While your criterion seems to be rooted in what to me is still an entirely obscure intertwining of objective morality and…God?

And you will either do what I think needs to be done here in order to explore our differences more substantively or you won’t.

If that’s where it’s rooted, then right and wrong can change at any time and for any reason. There is no structure. It’s purely in your mind (and my mind).

There is nothing to discuss because it’s impossible to establish any common ground whether in similarities or differences.

Biggus hockey game:

High sticking is a penalty for Bob but not for John.

Then 30 seconds later, high sticking is not a penalty for anyone. Then 10 seconds later it is a penalty for everyone.

Then the height of the hockey stick that is considered ‘high’ changes.

Then the meaning of hockey stick changes.

Reasons for all that : whatever.

Apply the same logic to every aspect of the game.

Result : chaos.

Any right and wrong there? None whatsoever.

Nobody is going to play this game.

How preposterous!!

Structurally, morality is always rooted genetically and memetically out in a particular world historically, culturally and experientially. In some regards, we can all agree on what is in fact true for everyone, but in other regards we cannot. But to speak of moral values changing at anytime for any reason has little to do with the actual human condition down through the ages. People do give reasons for what they do. People on both sides of any particular conflict. And people change their minds for reasons too. It doesn’t just all unfold or happen out of the blue.

That’s why we need to focus in on a particular context: to sort out [to the best of our ability] what can be agreed upon and what cannot.

And, yes, given new experiences, “I” can be radically reconfigured. That’s what troubles the objectivists the most. For example, many want to believe that however dramatically their own reality changes if the coronavirus explodes into a particularly deadly worldwide pandemic, there is still the “real me” in sync with “the right thing to do” that remains intact.

And who knows how each of us as individuals will react if that does become the reality. That’s the part I attribute to dasein. But how likely are we to all agree on what ought to done in order to be deemed rational human beings?

Just look at the complex reactions to the AIDS virus. And imagine those reactions if AIDS had been a far more easily transmitted, air born pathogen.

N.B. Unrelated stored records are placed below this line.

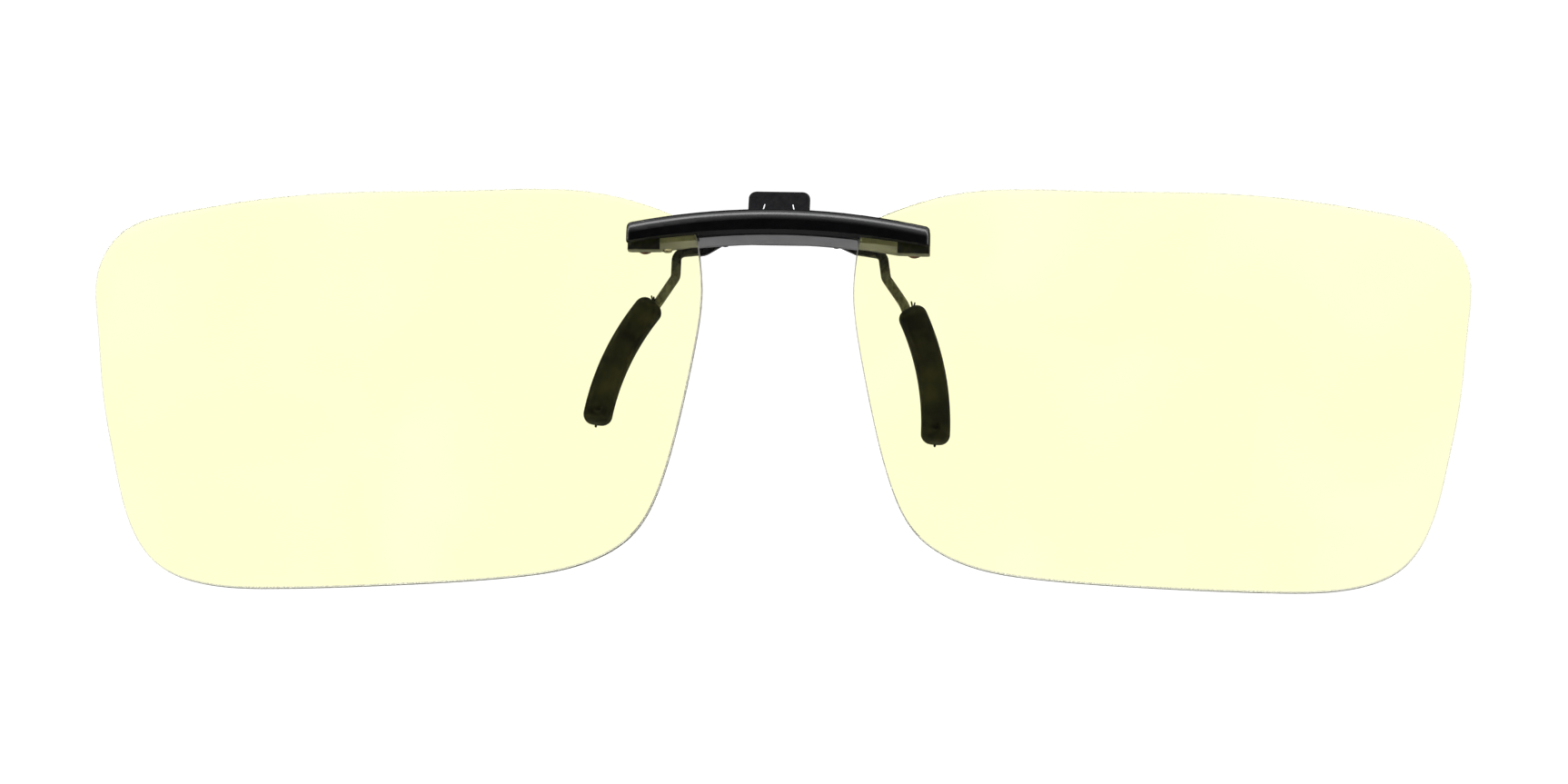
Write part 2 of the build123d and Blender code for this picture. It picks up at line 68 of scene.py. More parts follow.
class Surface:
    """A procedural Principled material, with short ways to add textures to it."""

    def __init__(self, name, **sockets):
        self.material = bpy.data.materials.new(name)
        self.material.use_nodes = True
        self.tree = self.material.node_tree
        self.shader = self.tree.nodes["Principled BSDF"]
        coordinates = self.tree.nodes.new("ShaderNodeTexCoord")
        self.place = coordinates.outputs["Object"]
        self.normal = coordinates.outputs["Normal"]
        for key, value in sockets.items():
            socket = self.shader.inputs[key.replace("_", " ")]
            if isinstance(value, tuple):
                value = (*value, 1.0)
            socket.default_value = value

    def link(self, output, socket):
        self.tree.links.new(output, socket)

    def noise(self, size, detail=2.0, roughness=0.5, distortion=0.0, stretch=None):
        """Noise whose features are about size metres across, drawn out where stretch is under 1."""
        node = self.tree.nodes.new("ShaderNodeTexNoise")
        node.inputs["Scale"].default_value = 1.0 / size
        node.inputs["Detail"].default_value = detail
        node.inputs["Roughness"].default_value = roughness
        node.inputs["Distortion"].default_value = distortion
        source = self.place
        if stretch:
            mapping = self.tree.nodes.new("ShaderNodeMapping")
            mapping.inputs["Scale"].default_value = stretch
            self.link(source, mapping.inputs["Vector"])
            source = mapping.outputs["Vector"]
        self.link(source, node.inputs["Vector"])
        return node.outputs["Fac"]

    def cells(self, size):
        """Rounded cells about size metres across."""
        node = self.tree.nodes.new("ShaderNodeTexVoronoi")
        node.feature = "SMOOTH_F1"
        node.inputs["Scale"].default_value = 1.0 / size
        self.link(self.place, node.inputs["Vector"])
        return node.outputs["Distance"]

    def ramp(self, value, low, high, start=0.35, end=0.65):
        """Numbers or colours between low and high as value goes from start to end."""
        if isinstance(low, tuple):
            node = self.tree.nodes.new("ShaderNodeValToRGB")
            node.color_ramp.elements[0].position = start
            node.color_ramp.elements[0].color = (*low, 1.0)
            node.color_ramp.elements[1].position = end
            node.color_ramp.elements[1].color = (*high, 1.0)
            self.link(value, node.inputs["Fac"])
            return node.outputs["Color"]
        node = self.tree.nodes.new("ShaderNodeMapRange")
        node.inputs["From Min"].default_value = start
        node.inputs["From Max"].default_value = end
        node.inputs["To Min"].default_value = low
        node.inputs["To Max"].default_value = high
        self.link(value, node.inputs["Value"])
        return node.outputs["Result"]

    def upward(self, vector):
        """The Z part of a vector."""
        split = self.tree.nodes.new("ShaderNodeSeparateXYZ")
        self.link(vector, split.inputs["Vector"])
        return split.outputs["Z"]

    def height(self):
        """The surface point's height, in metres."""
        return self.upward(self.place)

    def facing_up(self):
        """How far the surface faces up, from -1 to 1."""
        return self.upward(self.normal)

    def larger(self, a, b):
        """The larger of two values."""
        node = self.tree.nodes.new("ShaderNodeMath")
        node.operation = "MAXIMUM"
        self.link(a, node.inputs[0])
        self.link(b, node.inputs[1])
        return node.outputs[0]

    def mix(self, share, low, high):
        """Colours mixed by share."""
        node = self.tree.nodes.new("ShaderNodeMix")
        node.data_type = "RGBA"
        self.link(share, node.inputs["Factor"])
        self.link(low, node.inputs["A"])
        self.link(high, node.inputs["B"])
        return node.outputs["Result"]

    def colour(self, value):
        """Take the base colour from value."""
        self.link(value, self.shader.inputs["Base Color"])

    def rough(self, value):
        """Take the roughness from value."""
        self.link(value, self.shader.inputs["Roughness"])

    def bump(self, value, depth, strength=1.0, after=None):
        """Relief of value, depth metres high, on top of an earlier bump."""
        node = self.tree.nodes.new("ShaderNodeBump")
        node.inputs["Distance"].default_value = depth
        node.inputs["Strength"].default_value = strength
        self.link(value, node.inputs["Height"])
        if after is not None:
            self.link(after, node.inputs["Normal"])
        self.link(node.outputs["Normal"], self.shader.inputs["Normal"])
        return node.outputs["Normal"]


def dress(name, surface):
    """Give a CAD node a finished material."""
    piece = nodes[name]
    if not piece.material_slots:
        piece.data.materials.append(surface.material)
    for slot in piece.material_slots:
        slot.material = surface.material


# ---------------------------------------------------------------- materials

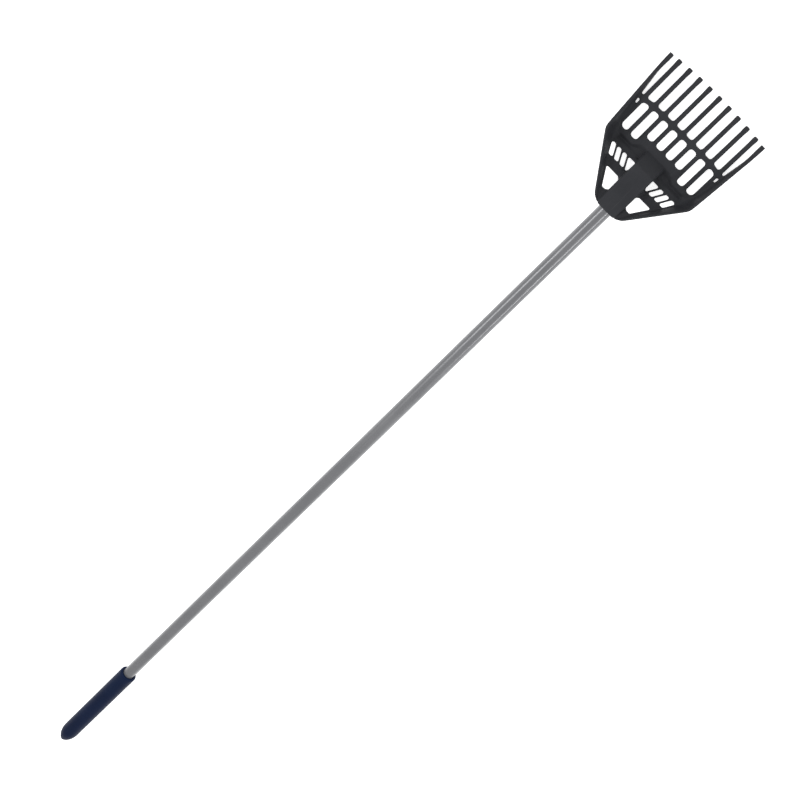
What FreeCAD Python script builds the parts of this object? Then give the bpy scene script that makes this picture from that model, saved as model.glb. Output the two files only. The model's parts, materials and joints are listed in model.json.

That’s precisely why I focused in my post above on how Buddhists themselves might react to the coronavirus in their own lives. What does it mean to be enlightened then? When the context that you are in literally revolves around life and death?

Then you should be able to state the underlying structure of right and wrong in society (let’s say Baltimore 2020) without too much difficulty.

Once you do that, we use the tools of philosophy :

Yup.

Let’s look at the nihilistic hockey players.

They’re not trying to change the rules for “no reason”. Their reasons are fairly clear … gain a personal advantage, an advantage for your own team and a disadvantage for the opposing team. (Sure, that’s rational.)

But if every player, coach and spectator is yelling for these changes, then there won’t be much of a game.

The greater underlying “structure” is that all the participants want a game of hockey to be played.

That trumps limited personal desires for an advantage.

It’s decided ahead of time that certain rules will be used to play. They aren’t dropped off by God on stone tablets but they’re objective rules that make the game possible. And they’re founded on what people objectively consider to be fun, fair, challenging, entertaining.

What’s more pathetic, that this is your attempt to actually make a substantive point, or that this is your attempt to be…clever?